━━ Collected data
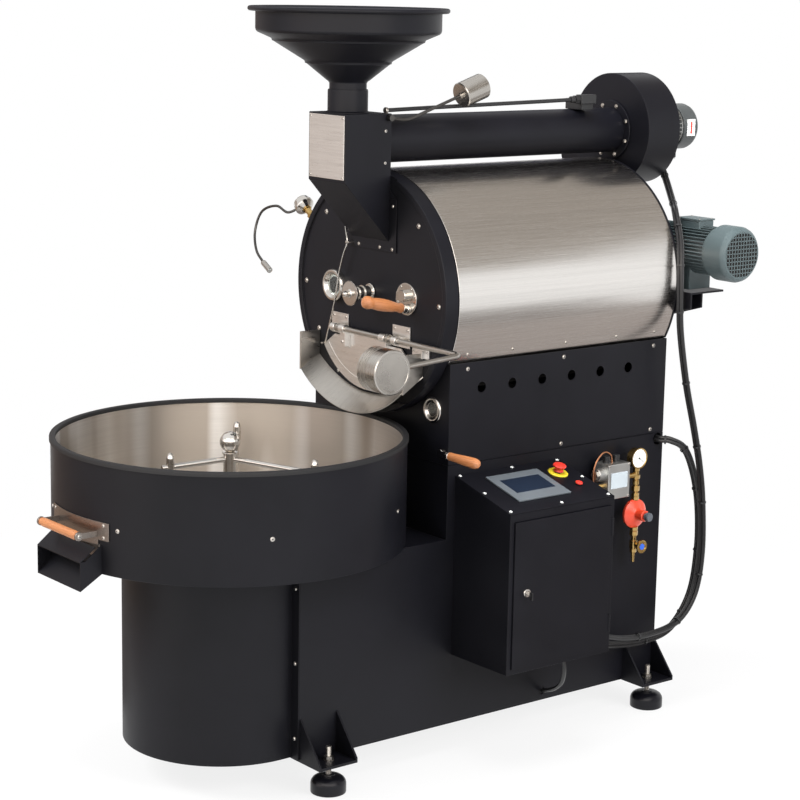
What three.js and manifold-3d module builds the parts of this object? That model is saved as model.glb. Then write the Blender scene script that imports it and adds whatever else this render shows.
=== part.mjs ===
// Shop coffee roaster: roasting drum in a steel jacket, feed hopper, cooling tray with stirrer,
// exhaust fan, gas train and control cabinet on one welded base.
// Millimetres, +Z up. The machine is laid out on the drum's centre line: x = 0 is the middle of
// the body, y = 0 is the front of the drum jacket (the operator stands at -Y), z = 0 is the floor.
import * as THREE from 'three';
import { mergeVertices } from 'three/addons/utils/BufferGeometryUtils.js';
import Module from 'manifold-3d';

const wasm = await Module();
wasm.setup();

// Shared small sizes
const sheet = 3;
const fit = 0.3;
const turning = 0.6;
const overrun = 20;
const fineSides = 30;
const midSides = 16;
const smallSides = 10;
const cornerSides = 8;
const nutSides = 6;
const fittingSides = 12;

// Body housing
const bodyWidth = 640;
const bodyDepth = 859;
const groundGap = 93;
const hemHeight = 1150;
const upperWall = 292;
const shelfDepth = 512;
const ventRadius = 17;
const ventDrop = 75;
const ventMargin = 118;
const ventRearMargin = 161;
const ventCount = 6;
const firePortRadius = 26;
const firePortInset = 73;
const firePortRise = 152;
const wellMargin = 20;
const wellSill = 80;

// Drum, jacket and front plate
const drumRise = 171.6;
const jacketRadius = 355;
const drumGap = 43;
const drumSheet = 5;
const drumStart = 12;
const drumRearGap = 47;
const drumShaftRadius = 22;
const noseShaftRadius = 12;
const noseDiscRadius = 36;
const noseDiscDepth = 5;
const noseConeLength = 24;
const noseConeRadius = 9;
const noseReach = 112;
const drumLipDepth = 34;
const flightCount = 4;
const flightDepth = 46;
const flightSheet = 4;
const spokeWidth = 36;
const endDiscInset = 6;
const faceInset = 2;
const faceRimWidth = 20;
const faceDepth = 41;
const faceRimRise = 6;
const faceSkin = 9;

// Discharge door with its counterweight
const doorRadius = 259;
const doorArcDrop = 30.6;
const doorTopDrop = 126;
const doorTopHalf = 130;
const doorShoulderHalf = 210;
const doorSheet = 6;
const doorStandOff = 4;
const doorOpeningMargin = 24;
const hingeRodRadius = 8;
const hingeRodDrop = 120.6;
const hingeRodReach = 24;
const hingeRodRight = 443;
const rodEndInset = 9;
const hingeBoss = 13;
const hingeArmWidth = 26;
const hingeArmX = 97;
const hingeStrapLength = 52;
const hingeStrapReach = 2.6;
const bracketWidth = 80;
const bracketPlate = 4;
const bracketHeight = 62;
const bracketRise = 41;
const bracketLeftGap = 19;
const bracketRightGap = 32;
const bracketBossWidth = 20;
const bracketWebHalf = 7.8;
const weightRadius = 61;
const weightLength = 81;
const weightReach = 269;
const weightDrop = 15;
const weightEdge = 2;

// Discharge chute under the door
const chuteHalf = 252;
const chuteDepth = 71;
const chuteMouthHalf = 240;
const chuteRearEnd = 214;
const chuteRearLow = 299;
const chuteFrontEnd = 259;
const chuteFrontLow = 348;
const chuteCheekTop = 146;
const chuteCheekHalf = 6;
const chuteSteps = 20;

// Front fittings
const bearingRadius = 18;
const bearingFlangeRadius = 24;
const bearingFlangeDepth = 5;
const bearingRingRadius = 21.5;
const bearingRingDepth = 3;
const bearingRingShares = [0.4, 0.68];
const sightX = 165;
const sightRadius = 48;
const sightDepth = 18;
const sightBore = 30;
const sightLedge = 5;
const sightWallShare = 0.5;
const glassDepth = 3;
const samplerX = 172;
const samplerRadius = 47;
const samplerDepth = 6;
const samplerWallShare = 0.6;
const samplerBossRadius = 17;
const samplerBossReach = 22;
const samplerBossRise = 10;
const trierRadius = 12;
const trierOffset = 11;
const trierDrop = 27.6;
const trierTilt = 12;
const trierInside = 250;
const trierWall = 2;
const trierTip = 20;
const trierMouthEnd = 100;
const trierMouthLift = 9.6;
const trierFerrule = 22;
const trierFerruleRadius = 13.5;
const gripRadius = 16.5;
const gripLength = 140;

// Feed hopper, its neck box and the counterweighted gate
const hopperBeadRadius = 7;
const beadReach = 15;
const bandRadius = 262;
const bandHeight = 67;
const bandRise = 23;
const coneStepRadius = 215;
const coneHighRise = 61;
const coneMidRadius = 122;
const coneLowRise = 59;
const hopperNeckLength = 83;
const neckRadius = 53;
const funnelSkin = 6;
const collarHeight = 65;
const collarWall = 4;
const collarMargin = 14;
const neckBoxWidth = 174;
const neckBoxDepth = 162;
const neckBoxCrown = 9.5;
const neckBoxFront = 191;
const neckBoxToeRise = 150.4;
const neckFlangeHalf = 120;
const neckFlangeRise = 150;
const neckFlangeDrop = 26;
const gateShaftRadius = 5;
const gateShaftDrop = 12;
const gateShaftReach = 11;
const gateHubRadius = 7;
const gateFlapInset = 9;
const gateArmRadius = 4.5;
const gateArmBack = 59;
const gateArmDip = 8;
const gateArmReach = 256;
const gateArmRise = 58;
const gateWeightRadius = 37;
const gateWeightLength = 84;
const gateArmGap = 9;

// Exhaust pipe and fan
const pipeRadius = 68.5;
const pipeGap = 15.9;
const pipeFlangeRadius = 92;
const pipeFlangeDepth = 6;
const fanRadius = 172;
const fanStandOff = 36;
const fanDepth = 135;
const fanRise = 3;
const outletRadius = 55;
const outletReach = 235;
const outletInset = 27;
const outletRootInset = 86;
const impellerGap = 44;
const impellerDepth = 86;
const impellerRearGap = 12;
const impellerEye = 58;
const impellerHubRadius = 21.6;
const impellerHubShare = 0.67;
const bladeCount = 10;
const fanShaftRadius = 9;
const fanMotorRadius = 62;
const fanMotorFlange = 75;
const fanMotorFlangeDepth = 10;
const fanMotorBody = 112;
const fanCowlRadius = 72;
const fanCowlLength = 72;
const fanCowlEndRadius = 59;
const cowlRound = 20;
const terminalWidth = 62;
const terminalHeight = 34;
const terminalInset = 12;
const conduitRadius = 6;
const conduitX = 60;
const conduitRise = 85;
const conduitEndRise = 101;
const conduitRearGap = 205;
const conduitShares = [0, 0.22, 0.55, 0.82, 1];
const glandRadius = 13.2;
const glandLength = 30;
const junctionLength = 62;
const junctionSide = 28;
const saddleInset = 14;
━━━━
Gather each line in the data that holds the string "manifold".

What three.js and manifold-3d module builds the parts of this object? That model is saved as model.glb. Then write the Blender scene script that imports it and adds whatever else this render shows.
import Module from 'manifold-3d';